Par cette remontée dans ces écrits jalonnant la formation de la géographie universitaire française, il nous apparaît que cette expression intrigante d'«élément humain» pourrait renvoyer à une source première qui serait non pas Ratzel mais Ritter. On retrouve en effet cette filiation dans un article de Vidal de la Blache (1896b) consacré à la «géographie générale» qui est séminal pour cette école émergente. Il y rappelle à plusieurs reprises le cours de Ritter (1852) qui inspire tout son exposé, Über das historische Element in der geographischen Wissenschaft6 :

La pensée d'exclure l'élément humain de la géographie ne serait pas entrée dans l'esprit de cette génération des Humboldt et des Cuvier, qui fut animée d'une si haute conception d'idéal scientifique. […] [Sous les mots «Natur und Geschichte» de Ritter] [c]'est comme partie intégrante, et non comme annexe, que l'œuvre historique de l'humanité trouve place dans sa conception de la vie terrestre, comme le plus actif et le plus puissant des éléments de transformation et de vie qui s'y manifestent. (Vidal de la Blache, 1896b :137)

La référence ratzélienne des vidaliens se révèle poursuivre, en la modernisant, une référence-mère à Ritter – ce qui s'exprime dans l'hommage nécrologique que Vidal consacre à Ratzel :

Rétablir dans la géographie l'élément humain, dont les titres semblaient oubliés, et reconstituer l'unité de la science géographique sur la base de la nature et de la vie, tel est sommairement le plan de son œuvre. Il [Ratzel] renouait ainsi la tradition de K. Ritter; mais en la renouvelant aux sources nouvelles du naturalisme contemporain. L'ampleur de ses vues, la tournure philosophique de son esprit le rendaient propre à ce rôle d'initiateur. (Vidal de la Blache, 1904 :467)

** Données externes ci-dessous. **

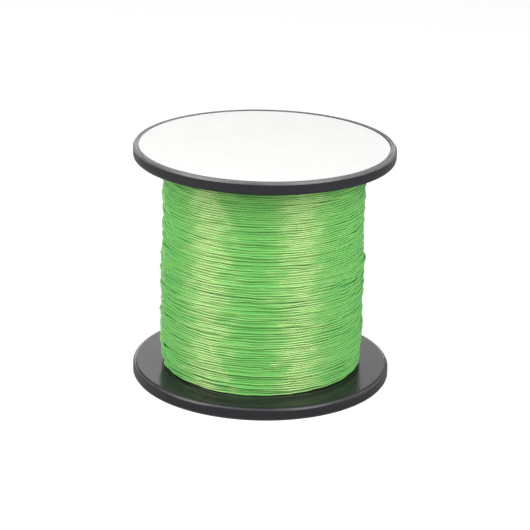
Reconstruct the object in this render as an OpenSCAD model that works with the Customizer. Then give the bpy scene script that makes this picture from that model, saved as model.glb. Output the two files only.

3.3 Différenciations – néologismes, enjeux des labellisations

Le vocable «anthropogéographie», utilisé depuis au moins 1887, figure parmi les opérations de traduction qui se révèlent progressivement différenciatrices par rapport au lexique ratzélien. L'expression de «géographie humaine», devenue emblématique de la géographie française, est apparue chez Dubois (1888) et, en hapax, dans le premier article de Raveneau (1892). Elle a été utilisée au tournant du siècle comme hyperonyme chapeautant les diverses branches de géographie aux côtés de la géographie physique ou naturelle, et elle a servi de label à l'«école française de géographie», avec la géographie «régionale» (Robic, 1993, 2020b :112 sq). À l'inverse, les Durkheimiens ont utilisé «anthropogéographie» et parfois «géographie politique» pendant toute la décennie 1900. Ils ont néanmoins tenté d'intégrer ce domaine d'étude à leur science en l'assimilant à la catégorie de «morphologie sociale» et ils ont toujours reconnu à Ratzel un rôle de fondateur. Durant plus de deux décennies, les deux expressions ont coexisté chez les géographes. Dans plusieurs articles de Vidal de la Blache, trois vocables se sont concurrencés : géographie politique, anthropogéographie et géographie humaine, ce que l'on retrouve par exemple chez Halford J. Mackinder au cours des années 1890 (Robic, 2020b). Ce qui caractériserait le champ français, c'est l'existence de discussions terminologiques explicites justifiant l'invention de néologismes (chez Brunhes, 1906; Durkheim, 1899b; Mauss, 1906; Vidal de la Blache, 1903a), la mise en place de pratiques de labellisation qui intronisent des vocables nouveaux, et des interpellations entre sciences concurrentes. Ce sont autant de manifestations d'une quête de légitimité jouant sur le statut à accorder à Ratzel comme géographe : inventeur ? initiateur ? inspirateur ? auxiliaire ? patron ?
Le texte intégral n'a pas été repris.